Stop al carbone. L'accordo (monco) della Cop26

Redazione

Alcuni paesi si impegnano ad eliminare il combustibile fossile, altri a non finanziare più i progetti che ne prevedono l'uso. Resta una flessibilità sulla data d'uscita, ma sull'addio si sfilano Cina, Giappone e Stati Uniti 

È il G20 della transizione energetica. Dopo i negoziati della Cop26 di Glasgow, oggi è stato annunciato l'accordo per mettere fine ai finanziamenti pubblici per progetti internazionali sui combustibili fossili: 23 paesi hanno assunto nuovi impegni per eliminare gradualmente l'uso del carbone, 25 paesi e istituzioni di finanza pubblica si impegnano a porre fine al sostegno pubblico alle fonti fossili entro la fine del 2022 ed entro la fine di quest'anno anche le principali banche internazionali bloccheranno i finanziamenti al carbone. 
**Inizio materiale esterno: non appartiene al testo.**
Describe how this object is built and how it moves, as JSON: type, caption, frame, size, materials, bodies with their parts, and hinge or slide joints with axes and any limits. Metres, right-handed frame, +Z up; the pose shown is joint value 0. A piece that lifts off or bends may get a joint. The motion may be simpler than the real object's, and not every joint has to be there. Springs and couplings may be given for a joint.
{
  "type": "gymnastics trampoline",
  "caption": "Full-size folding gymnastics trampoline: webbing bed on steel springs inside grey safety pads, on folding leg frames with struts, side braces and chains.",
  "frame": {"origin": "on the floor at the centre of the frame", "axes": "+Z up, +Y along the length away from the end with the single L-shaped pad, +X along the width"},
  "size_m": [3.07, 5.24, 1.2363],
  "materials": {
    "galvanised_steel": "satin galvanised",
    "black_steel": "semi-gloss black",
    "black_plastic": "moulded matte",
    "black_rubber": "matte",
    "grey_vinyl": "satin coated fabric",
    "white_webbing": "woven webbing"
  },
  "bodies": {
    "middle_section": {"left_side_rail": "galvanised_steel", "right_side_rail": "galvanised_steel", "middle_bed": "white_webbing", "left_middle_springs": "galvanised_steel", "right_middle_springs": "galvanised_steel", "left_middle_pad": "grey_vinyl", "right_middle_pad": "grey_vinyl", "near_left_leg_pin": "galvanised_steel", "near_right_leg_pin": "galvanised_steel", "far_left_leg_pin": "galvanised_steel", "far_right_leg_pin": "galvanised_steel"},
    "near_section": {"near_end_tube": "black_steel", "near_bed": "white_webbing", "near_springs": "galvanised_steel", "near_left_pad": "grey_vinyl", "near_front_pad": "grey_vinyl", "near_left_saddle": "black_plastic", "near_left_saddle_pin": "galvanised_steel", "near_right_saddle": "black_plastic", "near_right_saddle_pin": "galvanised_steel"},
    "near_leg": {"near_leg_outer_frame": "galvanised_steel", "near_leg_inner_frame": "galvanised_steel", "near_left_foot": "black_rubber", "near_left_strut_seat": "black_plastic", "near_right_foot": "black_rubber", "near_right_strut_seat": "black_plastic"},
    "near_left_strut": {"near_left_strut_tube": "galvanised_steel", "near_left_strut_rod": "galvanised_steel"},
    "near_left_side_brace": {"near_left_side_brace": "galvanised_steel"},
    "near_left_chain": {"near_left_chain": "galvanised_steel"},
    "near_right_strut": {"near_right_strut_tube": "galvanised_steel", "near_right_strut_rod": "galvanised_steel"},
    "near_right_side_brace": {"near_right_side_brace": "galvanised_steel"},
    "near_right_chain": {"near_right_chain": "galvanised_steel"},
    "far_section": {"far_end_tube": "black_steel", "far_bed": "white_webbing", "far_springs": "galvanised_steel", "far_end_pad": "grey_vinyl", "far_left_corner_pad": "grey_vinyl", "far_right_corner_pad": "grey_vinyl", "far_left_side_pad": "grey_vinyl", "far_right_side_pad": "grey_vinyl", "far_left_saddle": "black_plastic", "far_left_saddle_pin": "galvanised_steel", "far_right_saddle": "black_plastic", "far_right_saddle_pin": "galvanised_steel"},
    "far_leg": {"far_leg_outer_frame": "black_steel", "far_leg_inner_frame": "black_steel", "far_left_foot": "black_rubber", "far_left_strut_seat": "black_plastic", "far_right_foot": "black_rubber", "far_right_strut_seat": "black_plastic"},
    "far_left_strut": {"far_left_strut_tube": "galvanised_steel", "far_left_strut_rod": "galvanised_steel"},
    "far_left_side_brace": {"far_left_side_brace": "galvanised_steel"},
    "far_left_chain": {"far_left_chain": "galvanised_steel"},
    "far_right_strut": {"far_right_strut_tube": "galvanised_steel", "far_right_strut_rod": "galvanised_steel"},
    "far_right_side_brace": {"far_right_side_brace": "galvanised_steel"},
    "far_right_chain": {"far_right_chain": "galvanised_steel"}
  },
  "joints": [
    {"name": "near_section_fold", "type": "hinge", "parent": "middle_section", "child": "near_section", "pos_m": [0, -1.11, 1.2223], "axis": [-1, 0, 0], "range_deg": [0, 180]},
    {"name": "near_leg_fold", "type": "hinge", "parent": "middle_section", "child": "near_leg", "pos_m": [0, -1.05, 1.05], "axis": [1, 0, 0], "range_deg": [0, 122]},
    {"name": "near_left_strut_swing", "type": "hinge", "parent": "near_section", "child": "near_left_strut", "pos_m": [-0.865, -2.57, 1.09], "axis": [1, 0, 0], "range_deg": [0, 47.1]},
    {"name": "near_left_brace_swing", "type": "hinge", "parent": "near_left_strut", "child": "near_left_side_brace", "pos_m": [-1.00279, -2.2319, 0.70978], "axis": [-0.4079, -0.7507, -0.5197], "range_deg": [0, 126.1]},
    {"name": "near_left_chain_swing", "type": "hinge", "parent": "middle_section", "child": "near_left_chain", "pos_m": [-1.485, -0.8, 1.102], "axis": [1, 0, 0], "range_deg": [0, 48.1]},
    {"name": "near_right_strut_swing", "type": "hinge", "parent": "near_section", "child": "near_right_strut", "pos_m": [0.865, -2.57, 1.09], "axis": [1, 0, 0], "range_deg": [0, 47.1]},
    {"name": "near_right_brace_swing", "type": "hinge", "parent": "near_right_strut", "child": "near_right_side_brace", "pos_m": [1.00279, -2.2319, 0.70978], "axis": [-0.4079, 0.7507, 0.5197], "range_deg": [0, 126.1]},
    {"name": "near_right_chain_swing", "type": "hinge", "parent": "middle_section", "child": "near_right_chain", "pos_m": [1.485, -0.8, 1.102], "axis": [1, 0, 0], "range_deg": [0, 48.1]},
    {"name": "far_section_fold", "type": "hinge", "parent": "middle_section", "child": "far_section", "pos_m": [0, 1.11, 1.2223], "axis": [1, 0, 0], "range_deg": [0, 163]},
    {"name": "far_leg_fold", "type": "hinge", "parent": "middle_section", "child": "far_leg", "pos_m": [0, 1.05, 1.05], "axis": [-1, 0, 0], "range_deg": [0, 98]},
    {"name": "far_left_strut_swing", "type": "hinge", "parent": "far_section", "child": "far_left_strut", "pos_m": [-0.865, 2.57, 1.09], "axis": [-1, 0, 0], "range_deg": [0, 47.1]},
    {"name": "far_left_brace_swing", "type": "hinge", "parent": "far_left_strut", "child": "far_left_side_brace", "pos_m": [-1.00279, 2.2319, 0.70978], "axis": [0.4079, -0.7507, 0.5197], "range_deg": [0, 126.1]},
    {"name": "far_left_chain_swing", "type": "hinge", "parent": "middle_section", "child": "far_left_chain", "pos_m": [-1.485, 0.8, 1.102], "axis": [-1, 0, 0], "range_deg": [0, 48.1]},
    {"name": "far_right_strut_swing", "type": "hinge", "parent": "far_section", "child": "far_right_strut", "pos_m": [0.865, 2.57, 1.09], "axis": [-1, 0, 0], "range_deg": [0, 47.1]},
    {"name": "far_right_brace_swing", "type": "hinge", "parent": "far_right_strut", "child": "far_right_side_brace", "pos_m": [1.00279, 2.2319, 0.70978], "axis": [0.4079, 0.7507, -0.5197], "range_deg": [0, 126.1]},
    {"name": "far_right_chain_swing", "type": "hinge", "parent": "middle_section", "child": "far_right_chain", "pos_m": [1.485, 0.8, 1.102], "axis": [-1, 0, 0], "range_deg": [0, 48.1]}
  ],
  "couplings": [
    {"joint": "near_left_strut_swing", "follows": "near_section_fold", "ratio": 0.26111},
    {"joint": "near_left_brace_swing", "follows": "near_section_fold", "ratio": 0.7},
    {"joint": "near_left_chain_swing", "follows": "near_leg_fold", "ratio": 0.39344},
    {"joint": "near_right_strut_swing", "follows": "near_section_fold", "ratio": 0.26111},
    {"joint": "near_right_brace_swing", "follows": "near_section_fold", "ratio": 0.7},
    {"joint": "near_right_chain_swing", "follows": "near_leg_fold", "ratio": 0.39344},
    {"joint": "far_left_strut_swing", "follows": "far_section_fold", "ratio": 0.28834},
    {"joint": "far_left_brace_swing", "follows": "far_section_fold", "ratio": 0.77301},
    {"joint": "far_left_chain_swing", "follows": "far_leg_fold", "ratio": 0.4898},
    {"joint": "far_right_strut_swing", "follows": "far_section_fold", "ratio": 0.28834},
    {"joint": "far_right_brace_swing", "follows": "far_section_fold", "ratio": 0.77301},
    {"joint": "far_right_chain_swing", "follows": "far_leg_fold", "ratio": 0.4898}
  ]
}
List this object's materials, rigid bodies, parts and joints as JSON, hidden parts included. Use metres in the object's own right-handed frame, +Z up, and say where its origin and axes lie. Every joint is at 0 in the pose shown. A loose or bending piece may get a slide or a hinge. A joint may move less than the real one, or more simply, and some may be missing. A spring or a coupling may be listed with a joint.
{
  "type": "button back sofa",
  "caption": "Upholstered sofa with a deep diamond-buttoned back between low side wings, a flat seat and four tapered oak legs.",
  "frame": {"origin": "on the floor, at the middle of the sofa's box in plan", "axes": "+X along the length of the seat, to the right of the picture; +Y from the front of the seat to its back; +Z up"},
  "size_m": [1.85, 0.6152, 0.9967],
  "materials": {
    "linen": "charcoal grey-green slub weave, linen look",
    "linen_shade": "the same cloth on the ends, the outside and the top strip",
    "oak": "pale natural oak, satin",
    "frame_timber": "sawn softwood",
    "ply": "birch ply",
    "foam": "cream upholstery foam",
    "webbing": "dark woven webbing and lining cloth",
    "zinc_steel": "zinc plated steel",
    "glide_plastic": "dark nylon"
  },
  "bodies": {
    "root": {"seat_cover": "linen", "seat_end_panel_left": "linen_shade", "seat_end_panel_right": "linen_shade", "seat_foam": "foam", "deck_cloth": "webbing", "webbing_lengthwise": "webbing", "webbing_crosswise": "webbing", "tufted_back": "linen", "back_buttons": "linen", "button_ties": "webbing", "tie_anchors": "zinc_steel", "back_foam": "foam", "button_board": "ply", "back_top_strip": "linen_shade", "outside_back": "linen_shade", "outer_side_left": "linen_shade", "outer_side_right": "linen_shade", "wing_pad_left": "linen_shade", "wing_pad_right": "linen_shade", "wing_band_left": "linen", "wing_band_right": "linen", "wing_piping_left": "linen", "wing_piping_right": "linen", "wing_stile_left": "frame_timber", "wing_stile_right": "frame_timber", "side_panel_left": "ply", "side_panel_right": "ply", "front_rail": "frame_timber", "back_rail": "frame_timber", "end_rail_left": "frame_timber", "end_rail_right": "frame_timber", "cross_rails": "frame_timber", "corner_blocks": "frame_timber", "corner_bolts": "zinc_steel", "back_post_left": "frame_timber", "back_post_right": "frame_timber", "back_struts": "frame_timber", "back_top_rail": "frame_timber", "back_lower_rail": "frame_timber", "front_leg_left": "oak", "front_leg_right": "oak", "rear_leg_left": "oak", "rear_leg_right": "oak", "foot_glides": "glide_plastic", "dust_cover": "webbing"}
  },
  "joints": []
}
Secondo il Washington post si tratta di una mossa in grado di deviare un giro d'affari da 8 miliardi di dollari dal monopolio del carbone, sempre più obsoleto, verso l'energia pulita. Hanno detto stop ai combustibili fossili anche 18 nuovi stati, che finora non si erano pronunciati in proposito: tra questi Vietnam, Cile e Polonia, tutti forti consumatori di carbone. L'obiettivo è che tutti i paesi più industrializzati seguano l'esempio entro il 2030 e quelli in via di sviluppo entro il 2040.

 

La decisione avrà ripercussioni anche sui sussidi relativi a trivellazioni, centrali elettriche e tutti gli altri progetti sostenuti da banche di investimento internazionali o altre istituzioni a finanziamento pubblico. I leader di istituzioni multilaterali, fondazioni e gruppi di sostegno hanno sottolineato l'urgenza di uscire rapidamente da operazioni legate a carbone, petrolio e gas: se l'azione sarà concertata, i consumatori di tutto il mondo saranno più vicini alla transizione verso un futuro decarbonizzato.

 

Anche se non sarà tutto così perentorio. Tagliare i sussidi ai progetti internazionali a combustibile fossile non limiterà la sovranità nazionale sul tema. Che comunque deve fare i conti con alcune assenze eccellenti: Cina e Giappone non hanno firmato l'impegno a fare a meno del carbone. E anche per i firmatari c'è qualche scappatoia per aggirarlo. Ma i sostenitori dell'iniziativa confidano nell'effetto domino: "Speriamo di vedere ciò che è successo nel campo della finanza", ha detto Laurie van der Burg, manager dell'associazione no profit Oil change international. Secondo gli attivisti, interrompere il flusso monetario verso nuovi progetti a combustibili fossili è fondamentale per raggiungere gli obiettivi globali sul clima. A maggio l'Agenzia internazionale dell'energia ha pubblicato una mappa per azzerare le emissioni di Co2 entro il 2050: il piano prevede che non ci siano più sviluppi di nuove riserve di combustibile fossile dopo quell'anno.

L'esempio virtuoso era arrivato nel 2013, quando la World bank annunciò lo stop ai finanziamenti. Da allora un numero sempre maggiore di paesi e istituzioni finanziarie ha garantito questo tipo di impegni. E oggi le prime venti economie mondiali lo hanno messo nero su bianco. Limitare i sussidi per i combustibili fossili potrebbe anche disincentivare gli investitori privati, perché senza supporti governativi si tratta di progetti sempre più rischiosi. Anche se alcuni escamotage come il finanziamento indiretto "ridurrebbero la portata dell'iniziativa", continua van der Burg. Le fa eco Kwasi Karteng, rappresentante del Regno unito alla Cop 26: "Il carbone non ha più alcun ruolo da giocare nelle nostre future generazioni energetiche. La fine del carbone è in vista. Il mondo si sta muovendo nella giusta direzione".

Ma per riuscirci davvero, i ricchi del mondo sono chiamati a colmare le enormi disuguaglianze nel settore: gli Stati uniti e l'Oec consumano rispettivamente 12 e 8 volte tanto l'energia a disposizione di 3,6 miliardi di persone nei paesi in via di sviluppo.